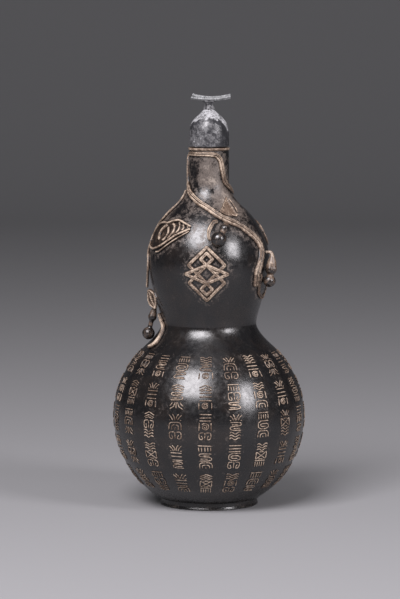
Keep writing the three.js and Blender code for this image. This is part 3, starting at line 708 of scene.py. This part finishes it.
def leaf(name, places, halves, rise, replaced, tone, veins=0, lean=0.0, strokes=(), rim=1.0):
    """A leaf along a route on the skin. halves are its half widths at shares of the way. It has
    a rolled edge, a midrib and slanting veins as far as rim says. lean lifts one edge off the
    skin, strokes are raised lines on it, as (places, width, rise), and tone is the patina
    between them."""
    axis_azimuth, axis_length = line_on_skin(places, 0.25)
    rows, columns = 61, 45
    t = np.linspace(0, 1, rows)
    at = np.linspace(0, 1, len(axis_azimuth))
    azimuth0, length0 = np.interp(t, at, axis_azimuth), np.interp(t, at, axis_length)
    right, up, size = sideways(azimuth0, length0)
    shares, widths = np.array(halves, float).T
    half = np.interp(t, shares, widths)
    smooth(half, 3)
    w = np.linspace(-1, 1, columns)
    offset = half[:, None] * w
    azimuth, length = azimuth0[:, None] + right * offset, length0[:, None] + up * offset
    inward = np.minimum((1 - np.abs(w)) * half[:, None],
                        np.minimum(t, 1 - t)[:, None] * size.sum() + 0.25)
    edge = hump(inward, 0.75, 0.4)
    rib = hump(offset, 0, 0.45) * rim
    slant = np.sin(2 * math.pi * veins * (t[:, None] - 0.28 * np.abs(w))) ** 8 * rim
    fall = np.clip(inward / 0.35, 0, 1) ** 0.5
    lift = rise * (0.36 + 0.64 * edge + 0.5 * rib + 0.3 * slant * (1 - edge)) * fall
    leaning = 0.5 * lean * (1 + offset / widths.max())
    top = skin(azimuth, length, lift + leaning)
    bottom = skin(azimuth, length, UNDERSIDE + 0.97 * leaning)
    index = np.arange(rows * columns).reshape(rows, columns)
    faces = grid(rows, columns, around=False)
    faces += [(a + index.size, d + index.size, c + index.size, b + index.size)
              for a, b, c, d in faces]
    border = np.concatenate([index[:, 0], index[-1, 1:], index[-2::-1, -1], index[0, -2:0:-1]])
    below = border + index.size
    faces += zip(np.roll(border, -1), border, below, np.roll(below, -1))
    shade = tone + (0.95 - tone) * np.clip(edge * rim + 0.8 * rib + 0.6 * slant, 0, 1)
    shade = np.clip(shade - 0.3 * (inward < 0.25), 0, 1)
    solid = Solid()
    solid.add(np.concatenate([top.reshape(-1, 3), bottom.reshape(-1, 3)]), faces,
              np.concatenate([shade.reshape(-1), np.full(index.size, HIDDEN_PATINA)]))
    leave_trail(azimuth, length)
    for places, width, stroke_rise in strokes:
        line_azimuth, line_length = line_on_skin(places, 0.4)
        worn = STROKE_PATINA + 0.1 * np.sin(0.9 * line_length)[:, None]
        sweep(solid, line_azimuth, line_length, STROKE, worn, width, stroke_rise, base=0.3 * rise)
    solid.make(name, *RELIEF, [replaced])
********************
# Written task
All of the data shown above must be copied exactly.

# Expected answer
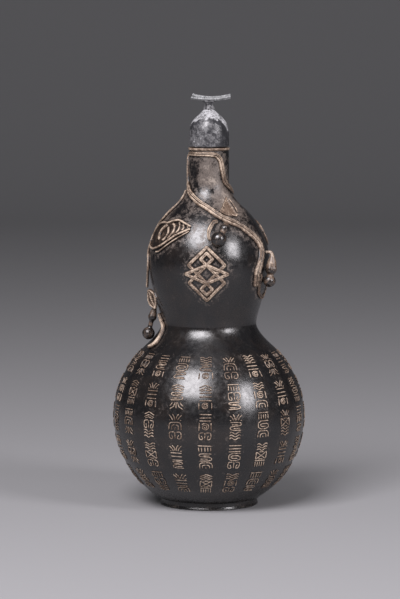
Keep writing the three.js and Blender code for this image. This is part 3, starting at line 708 of scene.py. This part finishes it.
def leaf(name, places, halves, rise, replaced, tone, veins=0, lean=0.0, strokes=(), rim=1.0):
    """A leaf along a route on the skin. halves are its half widths at shares of the way. It has
    a rolled edge, a midrib and slanting veins as far as rim says. lean lifts one edge off the
    skin, strokes are raised lines on it, as (places, width, rise), and tone is the patina
    between them."""
    axis_azimuth, axis_length = line_on_skin(places, 0.25)
    rows, columns = 61, 45
    t = np.linspace(0, 1, rows)
    at = np.linspace(0, 1, len(axis_azimuth))
    azimuth0, length0 = np.interp(t, at, axis_azimuth), np.interp(t, at, axis_length)
    right, up, size = sideways(azimuth0, length0)
    shares, widths = np.array(halves, float).T
    half = np.interp(t, shares, widths)
    smooth(half, 3)
    w = np.linspace(-1, 1, columns)
    offset = half[:, None] * w
    azimuth, length = azimuth0[:, None] + right * offset, length0[:, None] + up * offset
    inward = np.minimum((1 - np.abs(w)) * half[:, None],
                        np.minimum(t, 1 - t)[:, None] * size.sum() + 0.25)
    edge = hump(inward, 0.75, 0.4)
    rib = hump(offset, 0, 0.45) * rim
    slant = np.sin(2 * math.pi * veins * (t[:, None] - 0.28 * np.abs(w))) ** 8 * rim
    fall = np.clip(inward / 0.35, 0, 1) ** 0.5
    lift = rise * (0.36 + 0.64 * edge + 0.5 * rib + 0.3 * slant * (1 - edge)) * fall
    leaning = 0.5 * lean * (1 + offset / widths.max())
    top = skin(azimuth, length, lift + leaning)
    bottom = skin(azimuth, length, UNDERSIDE + 0.97 * leaning)
    index = np.arange(rows * columns).reshape(rows, columns)
    faces = grid(rows, columns, around=False)
    faces += [(a + index.size, d + index.size, c + index.size, b + index.size)
              for a, b, c, d in faces]
    border = np.concatenate([index[:, 0], index[-1, 1:], index[-2::-1, -1], index[0, -2:0:-1]])
    below = border + index.size
    faces += zip(np.roll(border, -1), border, below, np.roll(below, -1))
    shade = tone + (0.95 - tone) * np.clip(edge * rim + 0.8 * rib + 0.6 * slant, 0, 1)
    shade = np.clip(shade - 0.3 * (inward < 0.25), 0, 1)
    solid = Solid()
    solid.add(np.concatenate([top.reshape(-1, 3), bottom.reshape(-1, 3)]), faces,
              np.concatenate([shade.reshape(-1), np.full(index.size, HIDDEN_PATINA)]))
    leave_trail(azimuth, length)
    for places, width, stroke_rise in strokes:
        line_azimuth, line_length = line_on_skin(places, 0.4)
        worn = STROKE_PATINA + 0.1 * np.sin(0.9 * line_length)[:, None]
        sweep(solid, line_azimuth, line_length, STROKE, worn, width, stroke_rise, base=0.3 * rise)
    solid.make(name, *RELIEF, [replaced])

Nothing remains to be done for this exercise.